* Begin Data lines *

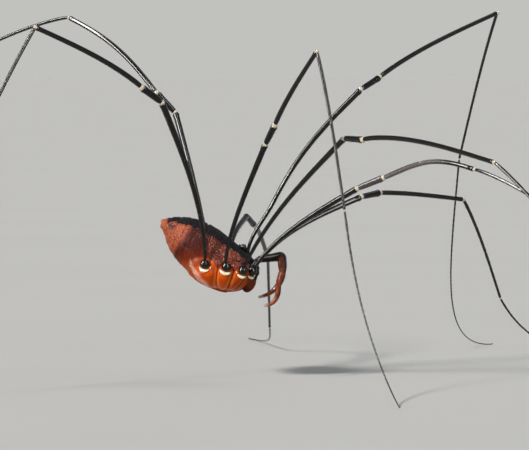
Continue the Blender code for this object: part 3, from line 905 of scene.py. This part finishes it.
def tarsusLine(start, yaw, rise, lastYaw, length, endHeight, count=120):
    # it levels out just fast enough for its tip to come down to the floor
    def walk(power):
        points = [start.copy()]
        for step in range(count):
            t = (step + 0.5) / count
            way = heading(yaw + (lastYaw - yaw) * t**1.5, rise * (1 - t**power))
            points.append(points[-1] + way * length / count)
        return points

    low, high = 0.05, 60.0
    for _ in range(40):
        power = (low + high) / 2
        low, high = (power, high) if walk(power)[-1].z > endHeight else (low, power)
    return walk(power)


def legLines(name):
    pair, side = int(name[1]), sides[name[0]]
    joint = raised @ mirrored(hips[pair], side)
    femurUp, tibiaUp, metatarsusUp, femurSway = bows[name]
    arcs = ((femurUp, femurSway), (0, 0), (tibiaUp, 0), (metatarsusUp, 0))
    lines = []
    for index, (length, (yaw, rise)) in enumerate(zip(leg["lengths"][pair][:4], poses[name][:4])):
        end = joint + heading(yaw, rise) * length
        power, early = bendPlaces.get((name, index), 0.75), earlyBows.get((name, index), 0)
        lines.append(arched(joint, end, *arcs[index], power, early))
        joint = end
    yaw, rise, lastYaw = poses[name][4]
    lines.append(tarsusLine(joint, yaw, rise, lastYaw, leg["lengths"][pair][4], leg["footHeight"]))
    return [np.array(line) for line in lines]


class Course:  # a line that can be read at any distance along it
    def __init__(self, points):
        self.points = np.array(points)
        self.runs = np.concatenate(([0], np.cumsum(np.linalg.norm(np.diff(self.points, axis=0), axis=1))))
        self.length = self.runs[-1]

    def at(self, distances):
        return np.stack([np.interp(distances, self.runs, self.points[:, k]) for k in range(3)], 1)

    def way(self, distances):
        after, before = np.minimum(distances + 0.05, self.length), np.maximum(distances - 0.05, 0)
        return unit(self.at(after) - self.at(before))


def stationsFor(start, end, spacing):
    # distances along a segment, close together at its rounded ends
    ends = np.array((0, 0.012, 0.03, 0.055, 0.09, 0.14, 0.20))
    count = max(int((end - start - 2 * ends[-1]) / spacing), 2)
    middle = np.linspace(start + ends[-1], end - ends[-1], count + 1)[1:-1]
    return np.concatenate((start + ends, middle, end - ends[::-1]))


def roundEnds(distances, start, end, radii, reach=0.13):
    inset = np.minimum(distances - start, end - distances)
    return radii * np.sqrt(np.clip(1 - np.clip(1 - inset / reach, 0, 1) ** 2, 0.02, 1))


def limbPiece(course, distances, radii, corners, pale, tone):
    made = rod(course.at(distances), radii, corners)
    # the pale joint skin is painted paler on its upper side, a painted highlight
    upper = eased(-0.4, 0.6, normalsOf(made)[:, 2])
    paintPoints(made, "pale", np.repeat(pale, corners) * (0.15 + 0.85 * upper))
    paintPoints(made, "tone", np.repeat(tone + distances * 0, corners))
    paintPoints(made, "run", np.repeat(distances, corners))
    return made


def teethRow(course, start, end, radiusAt, angles, gap, size, shape):
    # rows of small teeth that lean towards the foot
    spots, ways, aheads = [], [], []
    for angle in angles:
        runs = np.arange(start + random.random() * gap, end, gap)
        runs = runs + (random.random(len(runs)) - 0.5) * gap * 0.5
        along = course.way(runs)
        side = unit(np.cross(along, (0, 0, 1.0)))
        top = np.cross(side, along)
        turn = math.radians(angle) + (random.random(len(runs)) - 0.5)[:, None] * 0.3
        way = top * np.cos(turn) + side * np.sin(turn)
        spots.append(course.at(runs) + way * (radiusAt(runs)[:, None] - 0.008))
        ways.append(way)
        aheads.append(along)
    spots, ways, aheads = (np.concatenate(rows) for rows in (spots, ways, aheads))
    wide = size[0] * (0.7 + 0.6 * random.random(len(spots)))
    tall = size[1] * (0.6 + 0.7 * random.random(len(spots)))
    return stamped("teeth", shape, spots, ways, wide, tall, aheads)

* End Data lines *

Write out all the lines again, exactly as they are.

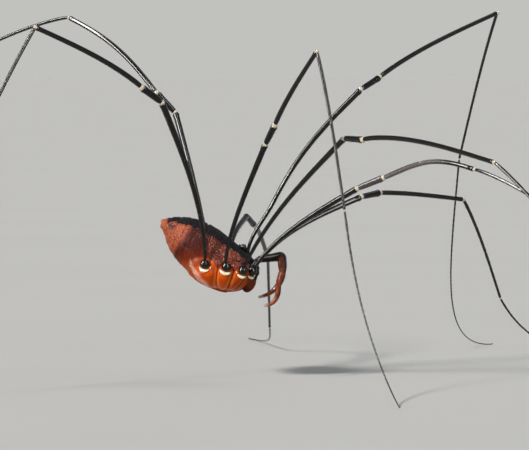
Continue the Blender code for this object: part 3, from line 905 of scene.py. This part finishes it.
def tarsusLine(start, yaw, rise, lastYaw, length, endHeight, count=120):
    # it levels out just fast enough for its tip to come down to the floor
    def walk(power):
        points = [start.copy()]
        for step in range(count):
            t = (step + 0.5) / count
            way = heading(yaw + (lastYaw - yaw) * t**1.5, rise * (1 - t**power))
            points.append(points[-1] + way * length / count)
        return points

    low, high = 0.05, 60.0
    for _ in range(40):
        power = (low + high) / 2
        low, high = (power, high) if walk(power)[-1].z > endHeight else (low, power)
    return walk(power)


def legLines(name):
    pair, side = int(name[1]), sides[name[0]]
    joint = raised @ mirrored(hips[pair], side)
    femurUp, tibiaUp, metatarsusUp, femurSway = bows[name]
    arcs = ((femurUp, femurSway), (0, 0), (tibiaUp, 0), (metatarsusUp, 0))
    lines = []
    for index, (length, (yaw, rise)) in enumerate(zip(leg["lengths"][pair][:4], poses[name][:4])):
        end = joint + heading(yaw, rise) * length
        power, early = bendPlaces.get((name, index), 0.75), earlyBows.get((name, index), 0)
        lines.append(arched(joint, end, *arcs[index], power, early))
        joint = end
    yaw, rise, lastYaw = poses[name][4]
    lines.append(tarsusLine(joint, yaw, rise, lastYaw, leg["lengths"][pair][4], leg["footHeight"]))
    return [np.array(line) for line in lines]


class Course:  # a line that can be read at any distance along it
    def __init__(self, points):
        self.points = np.array(points)
        self.runs = np.concatenate(([0], np.cumsum(np.linalg.norm(np.diff(self.points, axis=0), axis=1))))
        self.length = self.runs[-1]

    def at(self, distances):
        return np.stack([np.interp(distances, self.runs, self.points[:, k]) for k in range(3)], 1)

    def way(self, distances):
        after, before = np.minimum(distances + 0.05, self.length), np.maximum(distances - 0.05, 0)
        return unit(self.at(after) - self.at(before))


def stationsFor(start, end, spacing):
    # distances along a segment, close together at its rounded ends
    ends = np.array((0, 0.012, 0.03, 0.055, 0.09, 0.14, 0.20))
    count = max(int((end - start - 2 * ends[-1]) / spacing), 2)
    middle = np.linspace(start + ends[-1], end - ends[-1], count + 1)[1:-1]
    return np.concatenate((start + ends, middle, end - ends[::-1]))


def roundEnds(distances, start, end, radii, reach=0.13):
    inset = np.minimum(distances - start, end - distances)
    return radii * np.sqrt(np.clip(1 - np.clip(1 - inset / reach, 0, 1) ** 2, 0.02, 1))


def limbPiece(course, distances, radii, corners, pale, tone):
    made = rod(course.at(distances), radii, corners)
    # the pale joint skin is painted paler on its upper side, a painted highlight
    upper = eased(-0.4, 0.6, normalsOf(made)[:, 2])
    paintPoints(made, "pale", np.repeat(pale, corners) * (0.15 + 0.85 * upper))
    paintPoints(made, "tone", np.repeat(tone + distances * 0, corners))
    paintPoints(made, "run", np.repeat(distances, corners))
    return made


def teethRow(course, start, end, radiusAt, angles, gap, size, shape):
    # rows of small teeth that lean towards the foot
    spots, ways, aheads = [], [], []
    for angle in angles:
        runs = np.arange(start + random.random() * gap, end, gap)
        runs = runs + (random.random(len(runs)) - 0.5) * gap * 0.5
        along = course.way(runs)
        side = unit(np.cross(along, (0, 0, 1.0)))
        top = np.cross(side, along)
        turn = math.radians(angle) + (random.random(len(runs)) - 0.5)[:, None] * 0.3
        way = top * np.cos(turn) + side * np.sin(turn)
        spots.append(course.at(runs) + way * (radiusAt(runs)[:, None] - 0.008))
        ways.append(way)
        aheads.append(along)
    spots, ways, aheads = (np.concatenate(rows) for rows in (spots, ways, aheads))
    wide = size[0] * (0.7 + 0.6 * random.random(len(spots)))
    tall = size[1] * (0.6 + 0.7 * random.random(len(spots)))
    return stamped("teeth", shape, spots, ways, wide, tall, aheads)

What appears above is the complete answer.